_Short problem_
Locate all lines with the word "code" and copy them out.
# Start of Source material
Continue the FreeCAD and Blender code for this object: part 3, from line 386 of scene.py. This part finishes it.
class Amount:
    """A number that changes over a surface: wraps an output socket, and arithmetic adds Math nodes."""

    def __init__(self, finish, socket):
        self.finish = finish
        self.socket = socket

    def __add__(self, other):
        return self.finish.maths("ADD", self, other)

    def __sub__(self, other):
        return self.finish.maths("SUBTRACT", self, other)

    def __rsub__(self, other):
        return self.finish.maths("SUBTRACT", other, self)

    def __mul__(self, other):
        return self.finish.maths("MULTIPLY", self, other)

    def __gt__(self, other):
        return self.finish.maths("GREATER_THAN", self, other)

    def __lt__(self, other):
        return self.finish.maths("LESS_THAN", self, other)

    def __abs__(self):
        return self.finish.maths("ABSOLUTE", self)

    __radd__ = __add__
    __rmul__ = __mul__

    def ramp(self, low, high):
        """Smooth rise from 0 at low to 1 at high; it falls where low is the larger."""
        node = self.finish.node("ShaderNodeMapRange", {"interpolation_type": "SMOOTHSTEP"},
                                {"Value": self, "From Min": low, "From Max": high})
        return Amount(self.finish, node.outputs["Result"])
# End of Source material
# Start of Source material
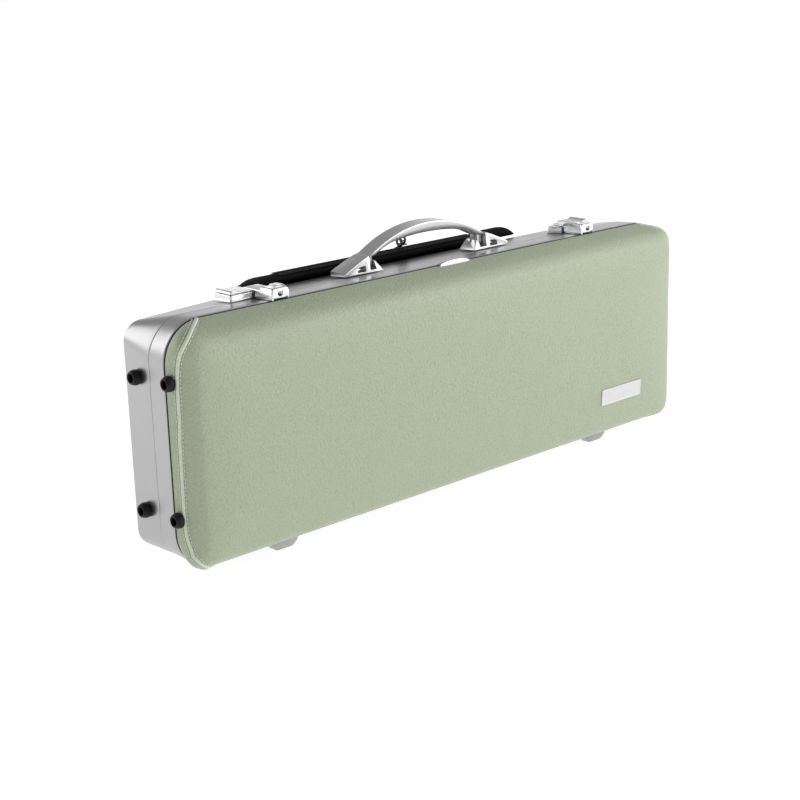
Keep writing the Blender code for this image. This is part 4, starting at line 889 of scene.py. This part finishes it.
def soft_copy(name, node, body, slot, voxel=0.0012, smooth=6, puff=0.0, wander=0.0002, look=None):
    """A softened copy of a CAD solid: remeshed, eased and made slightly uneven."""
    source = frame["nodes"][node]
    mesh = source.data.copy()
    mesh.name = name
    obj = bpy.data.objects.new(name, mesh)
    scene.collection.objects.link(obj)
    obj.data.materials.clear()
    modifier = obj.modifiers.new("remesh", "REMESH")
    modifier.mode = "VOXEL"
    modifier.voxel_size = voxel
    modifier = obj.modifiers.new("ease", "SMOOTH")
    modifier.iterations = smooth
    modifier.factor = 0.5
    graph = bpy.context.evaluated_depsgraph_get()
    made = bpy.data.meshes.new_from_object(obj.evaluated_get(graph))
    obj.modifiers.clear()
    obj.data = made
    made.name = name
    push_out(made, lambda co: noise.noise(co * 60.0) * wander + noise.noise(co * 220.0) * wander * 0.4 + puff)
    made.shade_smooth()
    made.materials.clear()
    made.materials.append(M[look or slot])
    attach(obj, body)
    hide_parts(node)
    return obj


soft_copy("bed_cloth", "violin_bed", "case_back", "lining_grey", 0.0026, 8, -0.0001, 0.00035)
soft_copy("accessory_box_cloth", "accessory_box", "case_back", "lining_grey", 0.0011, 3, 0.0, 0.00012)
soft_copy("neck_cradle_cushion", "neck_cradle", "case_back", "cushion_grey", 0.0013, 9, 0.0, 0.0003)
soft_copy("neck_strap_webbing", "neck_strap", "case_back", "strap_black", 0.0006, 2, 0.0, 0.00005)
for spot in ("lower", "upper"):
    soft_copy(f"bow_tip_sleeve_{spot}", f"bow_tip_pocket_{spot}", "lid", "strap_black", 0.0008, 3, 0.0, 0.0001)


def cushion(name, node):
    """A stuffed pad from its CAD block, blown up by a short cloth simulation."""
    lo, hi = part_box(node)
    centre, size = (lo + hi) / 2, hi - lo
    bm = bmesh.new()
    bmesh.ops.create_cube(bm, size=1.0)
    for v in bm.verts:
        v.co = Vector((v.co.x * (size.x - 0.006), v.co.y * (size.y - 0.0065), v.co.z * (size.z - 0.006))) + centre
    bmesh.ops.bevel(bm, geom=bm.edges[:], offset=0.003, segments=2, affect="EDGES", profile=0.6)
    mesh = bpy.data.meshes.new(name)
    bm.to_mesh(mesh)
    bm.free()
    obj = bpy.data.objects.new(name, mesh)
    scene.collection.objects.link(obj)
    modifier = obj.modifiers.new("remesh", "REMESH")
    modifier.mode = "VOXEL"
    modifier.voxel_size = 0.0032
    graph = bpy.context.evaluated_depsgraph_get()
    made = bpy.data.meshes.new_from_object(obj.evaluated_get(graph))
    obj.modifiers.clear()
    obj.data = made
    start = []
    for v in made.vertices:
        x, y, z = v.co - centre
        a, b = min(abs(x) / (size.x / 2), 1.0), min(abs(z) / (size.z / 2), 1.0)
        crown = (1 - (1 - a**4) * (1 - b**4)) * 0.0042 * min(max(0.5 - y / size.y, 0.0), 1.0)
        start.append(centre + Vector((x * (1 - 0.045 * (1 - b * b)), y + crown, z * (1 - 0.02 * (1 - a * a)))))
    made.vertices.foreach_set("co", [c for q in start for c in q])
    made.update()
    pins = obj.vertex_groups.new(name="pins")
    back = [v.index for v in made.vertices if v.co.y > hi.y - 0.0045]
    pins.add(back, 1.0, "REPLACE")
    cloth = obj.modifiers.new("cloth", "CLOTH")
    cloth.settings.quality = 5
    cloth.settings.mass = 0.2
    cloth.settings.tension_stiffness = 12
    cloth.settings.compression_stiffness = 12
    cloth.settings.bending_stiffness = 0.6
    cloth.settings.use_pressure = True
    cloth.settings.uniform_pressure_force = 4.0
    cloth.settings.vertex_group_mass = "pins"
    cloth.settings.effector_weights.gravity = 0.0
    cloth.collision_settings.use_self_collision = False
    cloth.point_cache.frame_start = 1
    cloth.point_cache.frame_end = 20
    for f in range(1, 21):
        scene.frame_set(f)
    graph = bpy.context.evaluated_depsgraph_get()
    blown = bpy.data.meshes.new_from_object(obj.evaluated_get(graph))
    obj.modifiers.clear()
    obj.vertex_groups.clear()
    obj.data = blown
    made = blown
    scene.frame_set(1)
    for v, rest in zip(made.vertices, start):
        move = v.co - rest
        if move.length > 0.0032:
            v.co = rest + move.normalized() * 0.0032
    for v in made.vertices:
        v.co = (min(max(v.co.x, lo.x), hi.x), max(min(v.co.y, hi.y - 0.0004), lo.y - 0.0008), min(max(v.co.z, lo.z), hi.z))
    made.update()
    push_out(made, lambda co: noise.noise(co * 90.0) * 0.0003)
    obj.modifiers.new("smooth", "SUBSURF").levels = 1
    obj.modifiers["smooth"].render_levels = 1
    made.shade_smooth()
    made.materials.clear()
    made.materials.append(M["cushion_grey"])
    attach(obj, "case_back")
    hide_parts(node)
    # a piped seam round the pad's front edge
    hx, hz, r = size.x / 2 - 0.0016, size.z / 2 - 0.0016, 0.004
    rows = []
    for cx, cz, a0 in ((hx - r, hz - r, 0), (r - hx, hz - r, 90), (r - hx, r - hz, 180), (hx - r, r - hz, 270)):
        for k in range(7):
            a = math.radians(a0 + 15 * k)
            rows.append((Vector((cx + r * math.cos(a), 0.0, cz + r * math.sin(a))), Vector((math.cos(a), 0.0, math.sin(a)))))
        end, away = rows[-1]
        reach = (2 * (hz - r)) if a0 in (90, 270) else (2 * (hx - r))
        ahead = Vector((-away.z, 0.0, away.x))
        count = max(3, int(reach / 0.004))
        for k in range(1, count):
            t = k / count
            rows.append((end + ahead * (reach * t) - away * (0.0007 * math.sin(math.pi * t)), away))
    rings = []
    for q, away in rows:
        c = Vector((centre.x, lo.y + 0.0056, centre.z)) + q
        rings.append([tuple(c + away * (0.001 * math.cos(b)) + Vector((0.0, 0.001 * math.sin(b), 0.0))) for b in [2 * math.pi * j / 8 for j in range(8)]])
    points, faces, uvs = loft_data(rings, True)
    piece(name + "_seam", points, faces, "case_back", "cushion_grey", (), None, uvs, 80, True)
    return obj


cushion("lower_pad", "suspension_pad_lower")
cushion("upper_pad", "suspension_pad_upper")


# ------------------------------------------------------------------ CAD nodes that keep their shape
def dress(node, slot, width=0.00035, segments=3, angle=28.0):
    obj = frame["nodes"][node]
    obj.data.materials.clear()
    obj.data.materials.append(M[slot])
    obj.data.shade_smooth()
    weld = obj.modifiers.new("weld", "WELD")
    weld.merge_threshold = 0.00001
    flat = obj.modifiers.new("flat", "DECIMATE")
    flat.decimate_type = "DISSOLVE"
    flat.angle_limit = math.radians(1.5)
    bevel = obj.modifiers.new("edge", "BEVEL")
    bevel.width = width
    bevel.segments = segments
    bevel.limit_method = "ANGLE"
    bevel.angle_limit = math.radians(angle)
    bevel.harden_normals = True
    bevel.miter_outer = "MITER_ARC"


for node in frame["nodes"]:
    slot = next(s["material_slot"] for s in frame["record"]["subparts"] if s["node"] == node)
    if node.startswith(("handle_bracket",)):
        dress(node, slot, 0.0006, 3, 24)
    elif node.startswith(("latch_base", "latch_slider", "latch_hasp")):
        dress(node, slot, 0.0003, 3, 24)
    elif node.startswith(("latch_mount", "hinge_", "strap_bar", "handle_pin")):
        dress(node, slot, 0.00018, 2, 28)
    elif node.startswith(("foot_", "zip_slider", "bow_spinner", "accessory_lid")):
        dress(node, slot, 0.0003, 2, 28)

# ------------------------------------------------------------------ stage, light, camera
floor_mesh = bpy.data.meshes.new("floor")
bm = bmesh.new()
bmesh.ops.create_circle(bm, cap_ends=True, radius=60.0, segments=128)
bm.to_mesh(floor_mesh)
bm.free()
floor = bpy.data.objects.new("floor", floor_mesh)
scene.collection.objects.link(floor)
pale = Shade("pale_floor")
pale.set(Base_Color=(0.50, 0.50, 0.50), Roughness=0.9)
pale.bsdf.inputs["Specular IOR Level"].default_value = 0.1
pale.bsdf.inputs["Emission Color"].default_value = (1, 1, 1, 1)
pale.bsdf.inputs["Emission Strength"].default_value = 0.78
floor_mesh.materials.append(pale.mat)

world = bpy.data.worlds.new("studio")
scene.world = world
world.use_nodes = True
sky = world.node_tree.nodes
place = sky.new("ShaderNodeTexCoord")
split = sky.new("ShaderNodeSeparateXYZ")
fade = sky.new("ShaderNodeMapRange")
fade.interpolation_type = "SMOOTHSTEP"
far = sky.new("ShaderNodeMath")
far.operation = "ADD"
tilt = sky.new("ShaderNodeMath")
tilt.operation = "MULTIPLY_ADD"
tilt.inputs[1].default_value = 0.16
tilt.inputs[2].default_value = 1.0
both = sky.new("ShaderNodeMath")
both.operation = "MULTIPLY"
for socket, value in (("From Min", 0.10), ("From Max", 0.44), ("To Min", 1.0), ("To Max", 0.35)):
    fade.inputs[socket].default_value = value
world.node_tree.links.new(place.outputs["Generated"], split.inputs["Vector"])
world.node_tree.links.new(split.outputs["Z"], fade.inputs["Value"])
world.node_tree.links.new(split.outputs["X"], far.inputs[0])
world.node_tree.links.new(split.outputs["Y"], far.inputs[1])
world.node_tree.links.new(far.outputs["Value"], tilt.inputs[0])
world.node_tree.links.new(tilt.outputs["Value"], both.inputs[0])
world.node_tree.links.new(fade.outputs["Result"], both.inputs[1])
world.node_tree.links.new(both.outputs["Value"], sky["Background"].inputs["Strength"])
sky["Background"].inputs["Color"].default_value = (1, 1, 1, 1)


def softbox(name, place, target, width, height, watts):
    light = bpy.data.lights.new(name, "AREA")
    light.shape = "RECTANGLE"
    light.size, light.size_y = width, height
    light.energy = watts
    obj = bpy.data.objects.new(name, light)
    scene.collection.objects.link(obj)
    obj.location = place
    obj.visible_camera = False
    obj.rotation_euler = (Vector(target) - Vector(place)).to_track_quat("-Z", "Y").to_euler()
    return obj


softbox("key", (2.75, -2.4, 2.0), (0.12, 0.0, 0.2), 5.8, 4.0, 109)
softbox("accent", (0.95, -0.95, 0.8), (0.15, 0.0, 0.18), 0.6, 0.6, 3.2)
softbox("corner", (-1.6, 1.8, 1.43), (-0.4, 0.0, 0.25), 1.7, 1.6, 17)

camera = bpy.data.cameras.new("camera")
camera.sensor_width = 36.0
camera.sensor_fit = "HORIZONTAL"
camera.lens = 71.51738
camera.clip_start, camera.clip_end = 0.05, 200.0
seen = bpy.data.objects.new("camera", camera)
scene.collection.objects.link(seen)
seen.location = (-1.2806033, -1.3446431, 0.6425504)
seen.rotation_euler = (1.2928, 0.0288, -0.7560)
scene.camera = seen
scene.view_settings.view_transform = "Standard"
# End of Source material
# Start of Source material
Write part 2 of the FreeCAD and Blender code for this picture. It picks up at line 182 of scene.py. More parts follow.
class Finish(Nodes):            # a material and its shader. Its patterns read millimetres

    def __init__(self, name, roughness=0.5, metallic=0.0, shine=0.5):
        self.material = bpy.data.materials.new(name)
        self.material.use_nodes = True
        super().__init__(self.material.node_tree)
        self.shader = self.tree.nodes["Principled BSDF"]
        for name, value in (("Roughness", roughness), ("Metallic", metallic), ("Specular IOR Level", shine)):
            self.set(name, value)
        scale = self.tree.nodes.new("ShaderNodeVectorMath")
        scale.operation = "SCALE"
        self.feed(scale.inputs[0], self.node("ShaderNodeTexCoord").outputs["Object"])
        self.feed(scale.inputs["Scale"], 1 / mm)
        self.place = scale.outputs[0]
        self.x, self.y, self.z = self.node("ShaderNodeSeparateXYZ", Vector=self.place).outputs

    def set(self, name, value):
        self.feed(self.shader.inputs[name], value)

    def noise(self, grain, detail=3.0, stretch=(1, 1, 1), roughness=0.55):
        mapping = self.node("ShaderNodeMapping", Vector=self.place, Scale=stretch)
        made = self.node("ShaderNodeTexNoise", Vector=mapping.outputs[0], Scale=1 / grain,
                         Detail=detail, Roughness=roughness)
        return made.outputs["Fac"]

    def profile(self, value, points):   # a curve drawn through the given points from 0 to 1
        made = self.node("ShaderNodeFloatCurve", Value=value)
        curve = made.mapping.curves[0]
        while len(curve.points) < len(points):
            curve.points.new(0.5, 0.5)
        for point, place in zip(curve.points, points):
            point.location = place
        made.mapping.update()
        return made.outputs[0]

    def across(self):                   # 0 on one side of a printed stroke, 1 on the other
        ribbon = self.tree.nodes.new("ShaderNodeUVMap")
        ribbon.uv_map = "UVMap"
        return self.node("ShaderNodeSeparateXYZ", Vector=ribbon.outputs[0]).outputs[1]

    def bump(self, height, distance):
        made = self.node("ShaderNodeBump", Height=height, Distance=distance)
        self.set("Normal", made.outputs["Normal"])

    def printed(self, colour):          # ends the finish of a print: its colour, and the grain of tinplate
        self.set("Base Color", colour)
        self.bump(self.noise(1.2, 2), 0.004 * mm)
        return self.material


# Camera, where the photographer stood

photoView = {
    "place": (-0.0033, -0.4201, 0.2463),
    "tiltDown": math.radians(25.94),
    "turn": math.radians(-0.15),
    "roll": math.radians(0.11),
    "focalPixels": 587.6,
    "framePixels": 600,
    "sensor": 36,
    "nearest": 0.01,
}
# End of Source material
_Written response_
Continue the FreeCAD and Blender code for this object: part 3, from line 386 of scene.py. This part finishes it.
Keep writing the Blender code for this image. This is part 4, starting at line 889 of scene.py. This part finishes it.
Write part 2 of the FreeCAD and Blender code for this picture. It picks up at line 182 of scene.py. More parts follow.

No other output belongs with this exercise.